Around 1910 Fish & Sons started selling borderless sepia real photographic cards of Eastbourne with neat handwritten captions. Although marked "R. Fish & Sons" or just "Fish & Sons, they were evidently bought-in from the same mystery firm that supplied numerous publishers and retailers in Britain from 1909 onwards, which may have been Bender and Co.of Croydon. Fish & Sons probably provided the photographs themselves, as these were taken at different times of the year and included some out-of-the-ordinary subjects. Had the firm of printers sent their own photographer to Eastbourne, he or she would have been unable in a single visit to secure such a range of pictures. One well-known card (shown above), which also exists as a collotype, shows a foolhardy man and two boys clinging to the railing on top of the sea wall at the Redoubt as huge waves break just in front of them, flinging up plumes of spray. They appear to be about to receive a thorough drenching!

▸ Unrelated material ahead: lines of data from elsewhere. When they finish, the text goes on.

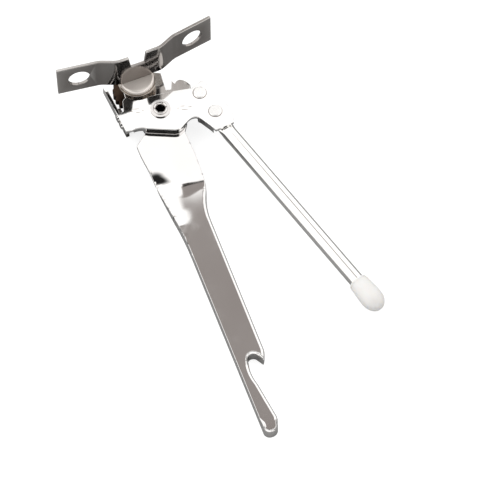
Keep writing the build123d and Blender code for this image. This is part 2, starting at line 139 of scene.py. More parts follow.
def round_edges(piece: bpy.types.Object, width: float, angle: float = CREASE_ANGLE) -> None:
    """Rounds a piece's sharp edges and evens its normals.

    Args:
        piece: The piece.
        width: Width of the rounding, in metres.
        angle: Edges sharper than this, in degrees, are rounded.
    """
    bevel = piece.modifiers.new("edge_round", "BEVEL")
    bevel.width = width
    bevel.segments = EDGE_STEPS
    bevel.limit_method = "ANGLE"
    bevel.angle_limit = math.radians(angle)
    bevel.use_clamp_overlap = False
    bevel.miter_outer = "MITER_ARC"
    normals = piece.modifiers.new("even_normals", "WEIGHTED_NORMAL")
    normals.keep_sharp = True


def joined_mesh(node: str) -> bmesh.types.BMesh:
    """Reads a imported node's mesh, joins its split corners and merges its flat faces.

    Args:
        node: The node's name.

    Returns:
        The joined mesh, for the caller to free.
    """
    work = bmesh.new()
    work.from_mesh(frame["nodes"][node].data)
    bmesh.ops.remove_doubles(work, verts=work.verts, dist=WELD)
    bmesh.ops.dissolve_degenerate(work, edges=work.edges, dist=WELD)
    bmesh.ops.dissolve_limit(
        work, angle_limit=math.radians(FLAT_ANGLE), verts=work.verts, edges=work.edges)
    return work


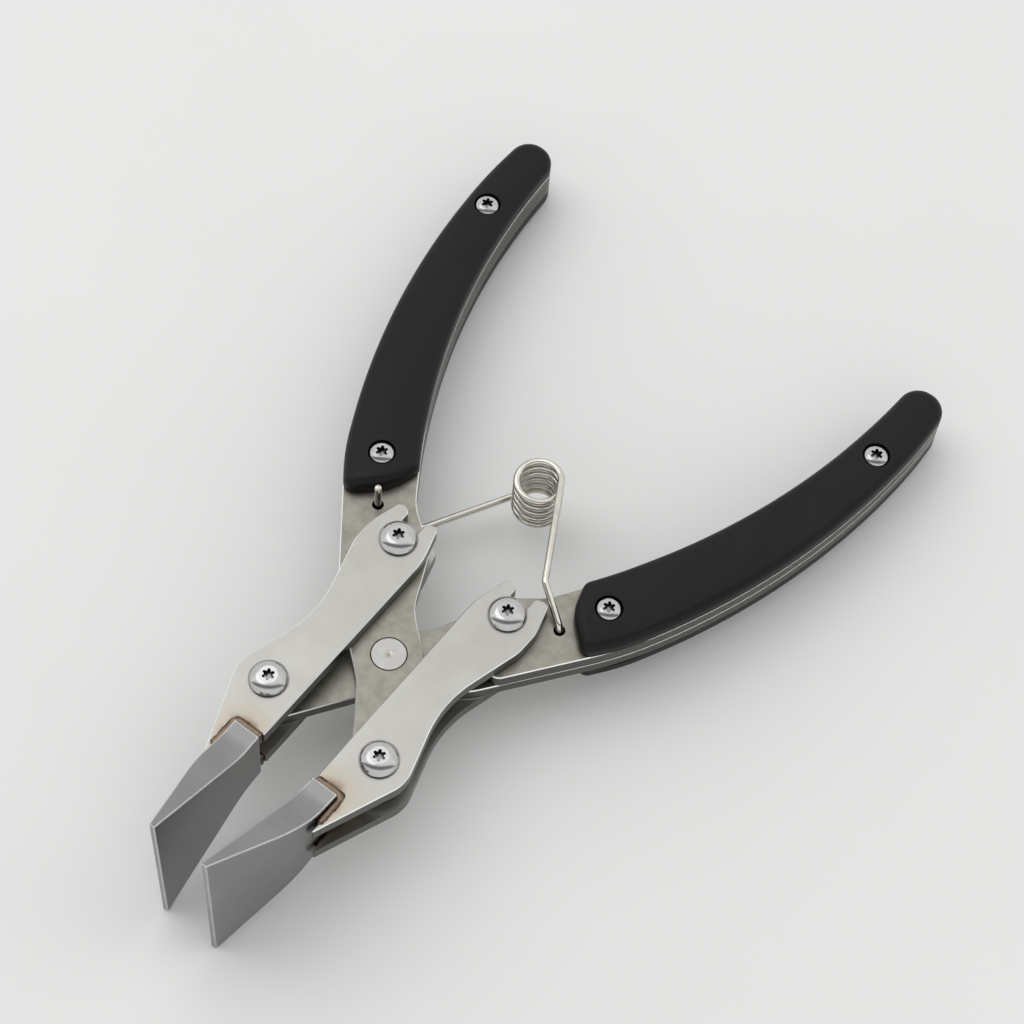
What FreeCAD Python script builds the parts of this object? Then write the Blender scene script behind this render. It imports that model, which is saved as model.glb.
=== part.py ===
import FreeCAD, Part
import os
from math import acos, atan2, cos, degrees, hypot, pi, radians, sin, sqrt, tan

# Parallel-action pliers with wide flared jaws, sizes in millimetres.
# Origin: on the central pivot, half way through the stack of plates.
# +Z runs along the pivot, the jaws point to -Y and the handles to +Y.
# The lever with the left handle (x < 0) lies in the upper layer and crosses
# to the right jaw; the lever with the right handle lies in the lower layer.
# The tool is drawn open, as its spring holds it.

# --- linkage -------------------------------------------------------------
PIN_RADIUS = 25.0  # central pivot to each jaw pin
OPEN_HALF_ANGLE = 34.3  # pin line to the tool's centre line, open
PLATE = 3.0  # thickness of every steel plate
LAYER_GAP = 0.2  # running gap between plates that slide on each other
RUNNING_FIT = 0.05  # radial clearance of a pin that turns in a plate
EDGE_BREAK = 0.2  # chamfer along the plates' outlines

# --- fasteners -----------------------------------------------------------
SLEEVE_R = 2.2  # jaw pin sleeve
JAW_HEAD_R = 4.0
JAW_HEAD_H = 1.9
JAW_BOLT_R = 1.45
HANDLE_HEAD_R = 2.85
HANDLE_HEAD_H = 1.3
HANDLE_BOLT_R = 1.25
HANDLE_SLEEVE_R = 1.9
SOCKET_R = 1.35  # to the points of the six-lobed socket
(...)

Another card shows a small monoplane "flying over Parade & Pier, Eastbourne". Crowds line the Parade, but nobody is looking at the plane, which proves that it is a fraudulent addition to the picture. A card of the Long Man of Wilmington that Fish published was subsequently reprinted by F. A. Hutchinson. It would be interesting to know how she came by the negative. In one of Hutchinson's views of Hampden Park at Eastbourne a girl can be seen in the distance feeding two swans. The same girl can be seen feeding the swans in a Fish picture. Conceivably, Hutchinson supplied Fish & Sons with the photographs that they used on their cards

In addition to the real photographics, Fish & Sons sold a series of black and white collotype cards of Eastbourne with their name and address on the back that were actually printed by Valentines of Dundee. Some cards are cryptically initialled "JV" in the picture space. The cards probably went on sale in about 1912, although no early postmarks have been reported. A collotype card marked "Published by R. Fish & Sons, 3 & 5 Seaside, Eastbourne" with two oval sepia-toned views of Belle Toute (one incorrectly labelled "Beachy Head") may have been supplied by Valentines but is of unusual design. A 1912 postmark has been seen.

Richard Fish is believed to have died in 1955 at the age of 85.